● Request
Beginning with the first line below, please repeat the material exactly, ending with the line that includes "mouth_corner_radius = 1.8".

● Dataset content
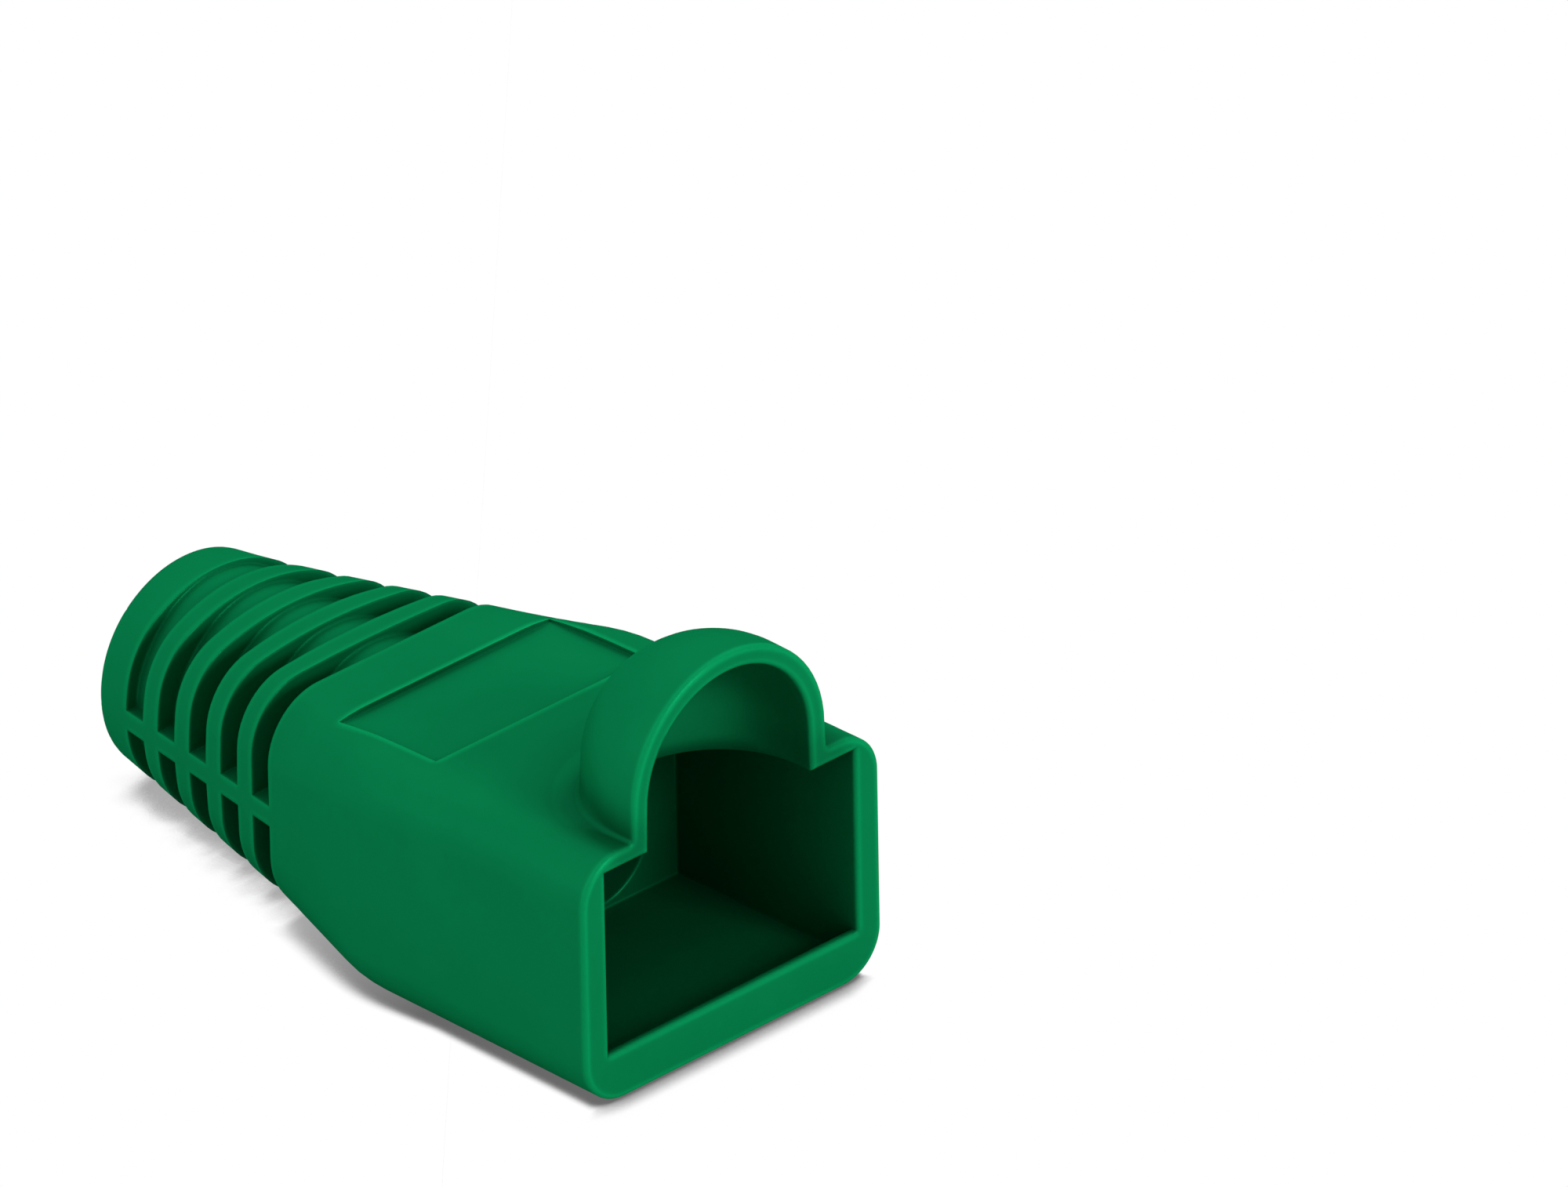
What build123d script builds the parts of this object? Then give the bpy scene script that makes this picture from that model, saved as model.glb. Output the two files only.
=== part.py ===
from build123d import *
import os

# Strain relief boot for an RJ45 plug, moulded in one piece of soft PVC.
# X runs across the boot, Y from the plug mouth to the cable end, Z up.
# While it is built, Y = 0 is the mouth's face and Z = 0 the flat underside.
# At the end it is moved so that the origin is under the middle of its length.
# All sizes are in millimetres.

# Plug pocket, and the walls around its mouth
pocket_width = 11.9
pocket_height = 8.4
pocket_depth = 8.8
pocket_side_draft = 0.3
pocket_top_draft = 0.2
side_wall = 1.1
floor_wall = 0.75
top_wall = 0.65
mouth_corner_radius = 1.8

# Lip on the pocket's floor, just inside the mouth
lip_height = 1.15
lip_top_length = 0.3
lip_length = 1.0

# Outer shape behind the mouth: how far each station lies inside the one before
body_length = 11.6
body_flare = 0.14
body_top_drop = 0.5
body_end_corner_radius = 1.7
taper_length = 5.48
taper_side_inset = 1.2
taper_top_drop = 0.41
taper_end_top_radius = 2.45
taper_end_bottom_radius = 2.85
shoulder_softness = 1.0

# Cable bore, the ring around its end and the funnel that leads into it
bore_radius = 2.9
bore_chamfer = 0.38
ring_wall = 1.23
ring_length = 1.8
ring_edge_radius = 0.35
funnel_length = 6.5
funnel_side_ledge = 1.35
funnel_top_ledge = 1.1
funnel_floor_ledge = 0.25
funnel_corner_radius = 2.35

# Flexible ribs: slots cut down to a round core, bridged by a spine each side
slot_count = 5
slot_width = 1.06
rib_width = 0.93
core_wall_at_taper = 1.2
core_wall_at_ring = 1.05
core_rise_at_taper = 0.4
core_rise_at_ring = 0.14
spine_height = 0.8
spine_rise_at_taper = 0.35
spine_rise_at_ring = -0.1

# Domed hood over the plug's latch
hood_ledge = 0.6
hood_flare = 0.07
hood_rise = 1.07
hood_setback = 0.85
hood_wall = 0.74
hood_foot_radius = 0.16
# How far down into the top wall the hood's foot reaches, as a share of that wall
hood_foot_share = 2 / 3

# Shallow rectangular panel pressed into the top
panel_width = 10.05
panel_length = 4.9
panel_start = 9.5
panel_depth = 0.2

# Rounding of the mouth's edges
outer_rim_radius = 0.13
inner_rim_radius = 0.18

# How far cutters reach past the surface that they cut through
reach = 1.0
# Tolerance when edges are picked by where they lie
pick_tolerance = 0.01
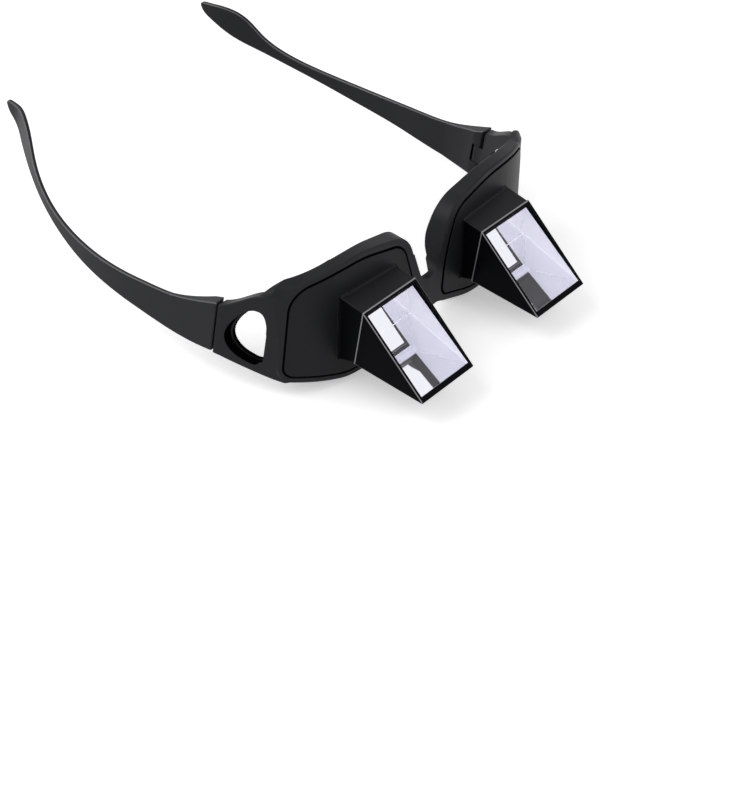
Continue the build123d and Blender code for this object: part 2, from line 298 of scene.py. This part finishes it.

● Exercise answer
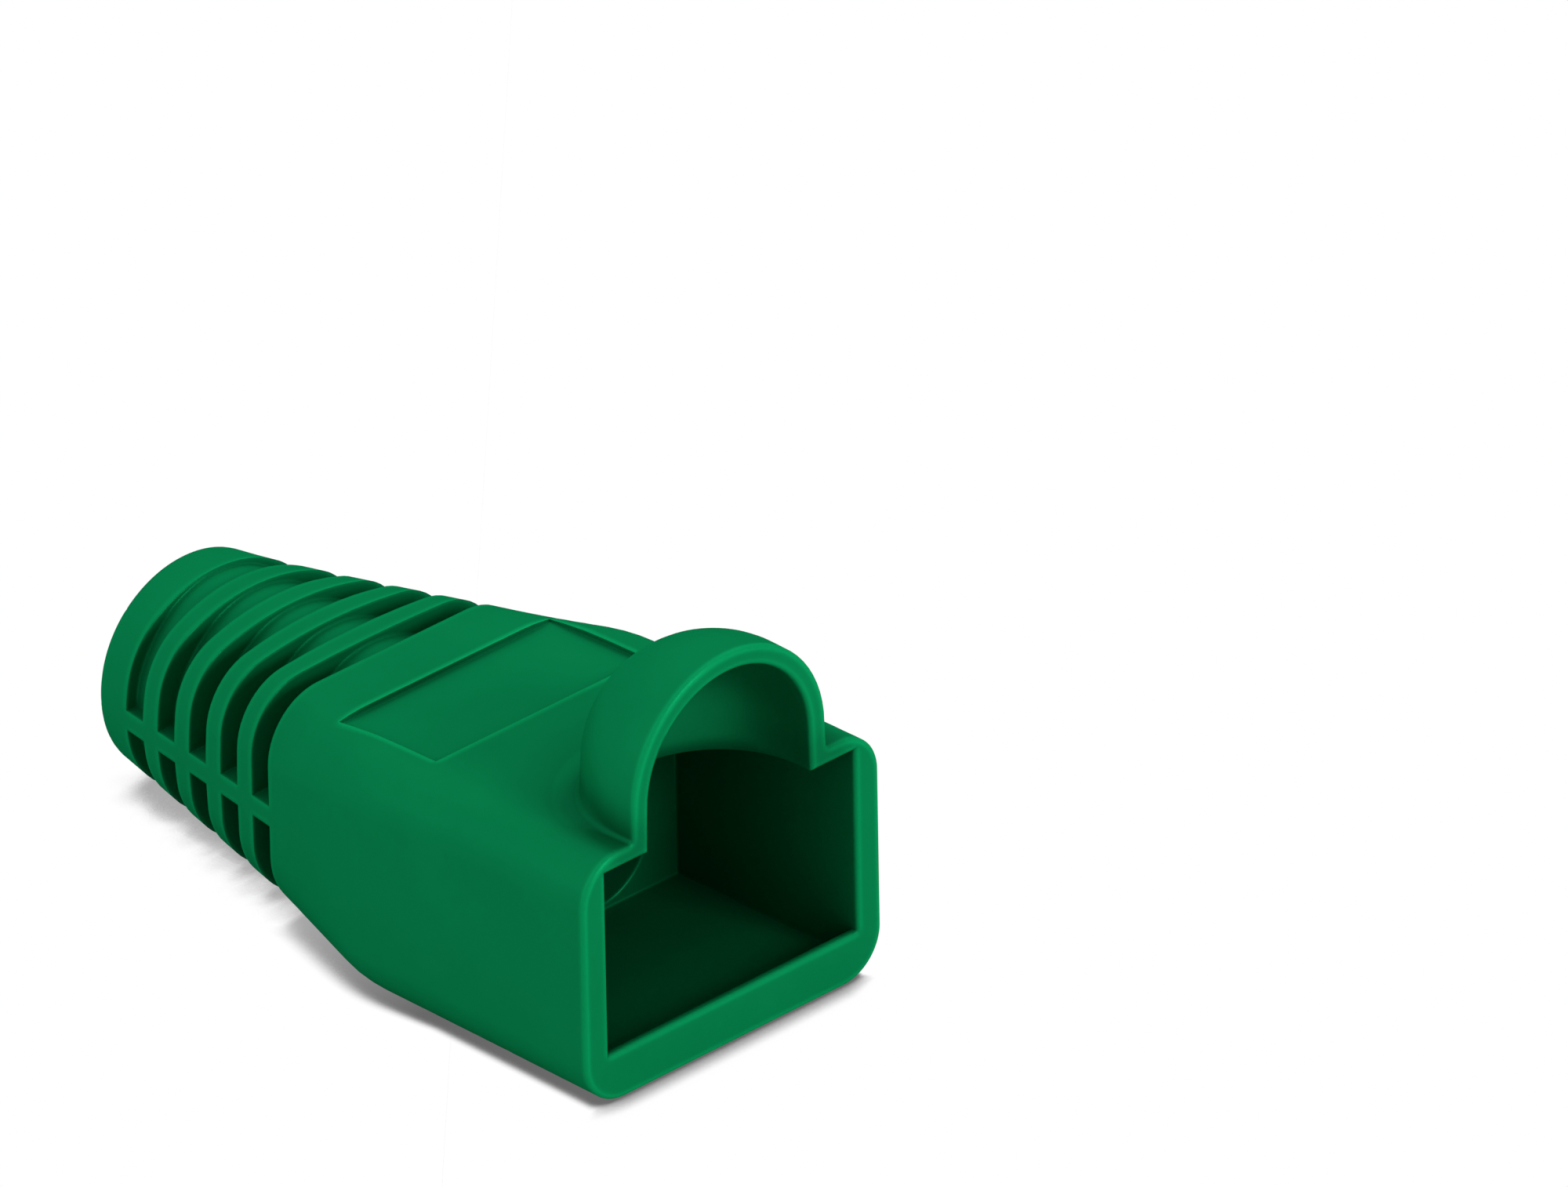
What build123d script builds the parts of this object? Then give the bpy scene script that makes this picture from that model, saved as model.glb. Output the two files only.
=== part.py ===
from build123d import *
import os

# Strain relief boot for an RJ45 plug, moulded in one piece of soft PVC.
# X runs across the boot, Y from the plug mouth to the cable end, Z up.
# While it is built, Y = 0 is the mouth's face and Z = 0 the flat underside.
# At the end it is moved so that the origin is under the middle of its length.
# All sizes are in millimetres.

# Plug pocket, and the walls around its mouth
pocket_width = 11.9
pocket_height = 8.4
pocket_depth = 8.8
pocket_side_draft = 0.3
pocket_top_draft = 0.2
side_wall = 1.1
floor_wall = 0.75
top_wall = 0.65
mouth_corner_radius = 1.8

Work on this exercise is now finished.